A rebellion is brewing in the United Methodist Church. Over a hundred clergy members have outed themselves as LGBT, in direct violation of the church’s ban on “self-avowed practicing homosexuals,” in an effort to force a new dialogue with Church superiors as they prepare to convene their quadrennial General Conference, where eight hundred delegates will debate church policy and have the power to bring their church into the 21st century. The 111 deacons, priests, and elders have issued a lengthy letter online making a passionate and moving case for the church to abandon their discriminatory ban:
However, while we have sought to remain faithful to our call and covenant, you have not always remained faithful to us. While you have welcomed us as pastors, youth leaders, district superintendents, bishops, professors, missionaries and other forms of religious service, you have required that we not bring our full selves to ministry, that we hide from view our sexual orientations and gender identities. As long as we did this, you gladly affirmed our gifts and graces and used us to make disciples of Jesus Christ for the transformation of the world in the varied places you sent us.

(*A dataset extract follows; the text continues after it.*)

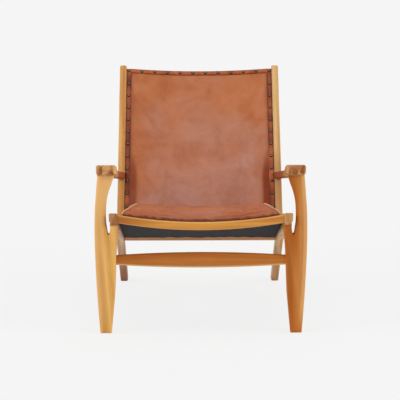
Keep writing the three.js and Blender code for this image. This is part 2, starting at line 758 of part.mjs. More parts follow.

While some of us have been lucky to serve in places where we could serve honestly and openly, there are others in places far more hostile, who continue to serve faithfully even at tremendous cost to themselves, their families, and yes, even the communities they serve, who do not receive the fullness of their pastor’s gifts because a core part must remain hidden.
We are coming out as Lesbian, Gay, Bisexual, Trans, Queer/Questioning, and Intersex persons at this moment for several reasons. Foremost, we want you to know we still love you and seek to remain in relationship with you. Even if we should leave and you seek more restrictive language against LGBTQI persons, know that God will continue to move mysteriously in the hearts of LGBTQI young people and adults and will call them to serve within this denomination. You cannot legislate against God’s call. The “LGBTQI issue” is not one that can be resolved through restrictive legislation but instead by seeing that all persons are made in the image of God and welcomed into the community of faith.
We come out, too, to provide hope for LGBTQI young people in hostile UMC churches. These young people are more at risk for suicide than their peers, in part, because of the condemnation they hear from the pulpits and pews of their churches. We come out to remind them that God’s love for them is immeasurable, and offers them a love that will never let them go, even when it feels like the church is willing to let them go. We come out to invite them to listen for God’s still, small voice that will speak in the quiet places of their hearts, who will call them into leadership positions. We seek to create a pathway of hope into ministry for them, even when the church has tried to shut its doors on them, or overtly or indirectly condoned the persecution of LGBTQI persons.
It’s far past time that American religious organizations began to finally embody the values of inclusion and love that frame their teachings when it comes to LGBT Americans. Newly liberated Rev. Laura Young was delighted to have the burden of her secret lifted from her shoulders: “I feel lighter already. I can be a better pastor and a better person when I can be my full self, living in the light and with integrity.” The United States is a multi-ethnic, multi-faith, and multi-gender society – and nothing is going to change that. We hope that this letter moves the church elders to make the right decision – and that others soon follow suit.